Since 1983, the Washington-based company has celebrated the seasons and cycles of human life through song, dance and stories from traditional cultures. The productions bring a volunteer chorus of children and adults together with professional actors and musicians. The audience is often invited to participate.
"Saint George" in The Christmas Revels. (Sheppard Ferguson)
"Saint George" in The Christmas Revels. (Sheppard Ferguson)
​There is the ever-popular performance by the Cutting Edge sword dancers, the ancient ritual horn dance, a short play about a magic dragon and the beloved children’s choir.

Greg Lewis has been with The Christmas Revels since it began. The song leader says this annual event is known for bringing people together, both on and off the stage.

“So it’s music, dance and drama but that central feeling of The Christmas Revels, it’s called The Christmas Revels but it’s really the Winter Solstice Revels, it’s really this celebration of light over dark,” Lewis says. “Revels brings the audience in and it does this with singing. It does it even with dancing; 500 people get up and link arms and go out into the lobby and into the street if it’s warm. So the audience is very much part of the family and the community.”

And family is very much part of the performance.

Pete Behr, who plays a common man in the show, has been involved with the revels for 17 years. Three of his grandchildren are part of the cast this year.

In a performance called Boar's Head Carol, he sings alongside his two grandsons.

“To me it’s a thrill beyond words to see these terrific young people become such wonderful performers,” he says.
Mark Jaster as the fool in Washington Revels' boisterous celebration of the Winter Solstice. (Sheppard Ferguson)
Mark Jaster as the fool in Washington Revels' boisterous celebration of the Winter Solstice. (Sheppard Ferguson)

One grandson, Peter Noone, 22, who also plays a commoner on stage, has known the revels since he was five years old.

“Revels is something I can’t imagine not being part of," Noone says, "either watching it or being in it.
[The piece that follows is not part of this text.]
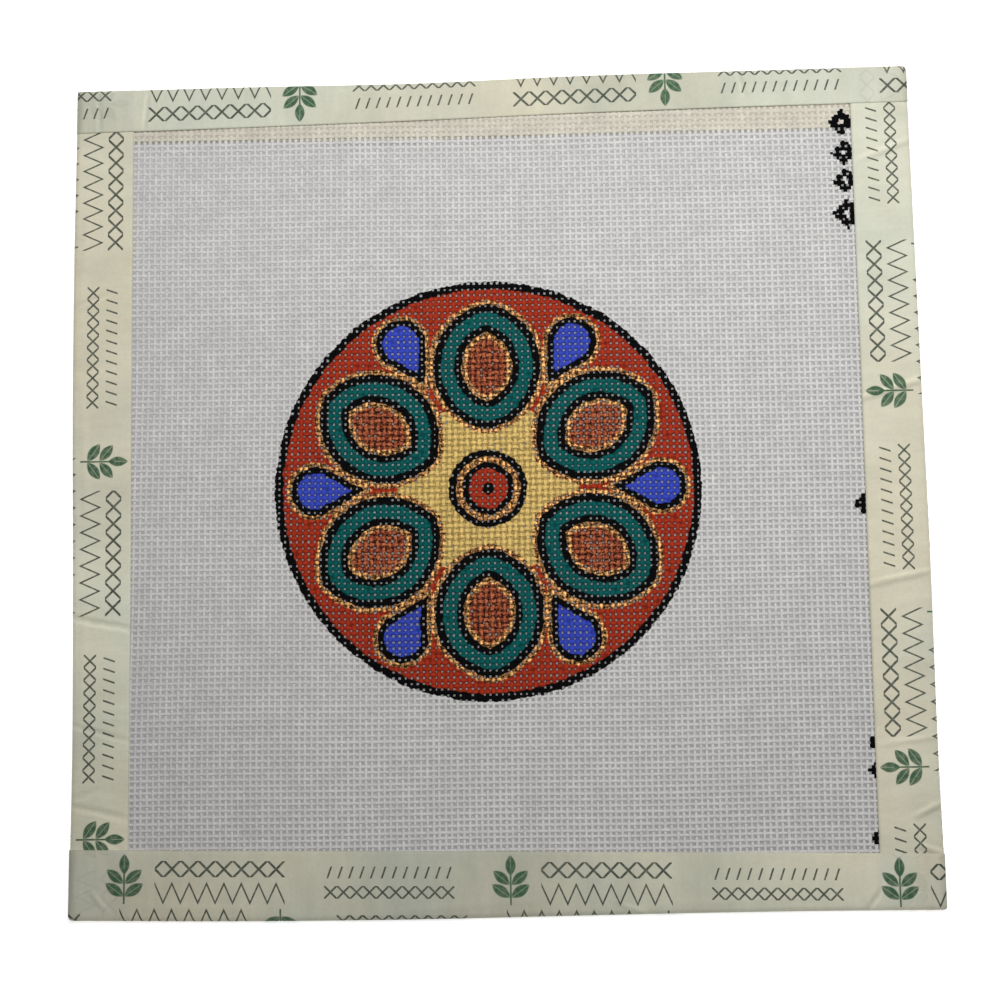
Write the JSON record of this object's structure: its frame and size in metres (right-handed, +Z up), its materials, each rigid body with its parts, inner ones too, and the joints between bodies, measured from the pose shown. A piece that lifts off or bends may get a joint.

It’s been there my entire life.”

Jason, 17, has been in seven shows. “With revels the audience is part of the show. On stage we’re the family, but they’re the friends.”

Their sister Katey also grew up with the revels and says she couldn't imagine her life without it.

“Whether I’m watching it, or backstage or on stage, I can really feel the community and I just feel loved,” she says. “I have my stage family, and then I have my real family and then I have my family watching.”

That spirit is what brings people like Dan Ramos and his family, back, year after year.

“In D.C. where there’s so much other things going on, to come to a place where everyone spends two hours laughing and singing and dancing is kind of unexpected,” Ramos says. “To be able to spend three hours with your family enjoying each other’s company and have it as an annual tradition, it’s really hard to beat.”

His son Joseph, 11, agrees.

“We spend a lot of time together but this is definitely one of the bigger occasions when we spend the most time we look forward to all year,” Joseph says.

His nine-year-old sister, Maggie, explains why she likes the event. “I feel happy coming to the revels because I like seeing everyone on stage and everyone laughing and singing along.”

As it approaches its 30th anniversary, The Christmas Revels plans to continue bringing people from all walks of life together into a community that transcends boundaries.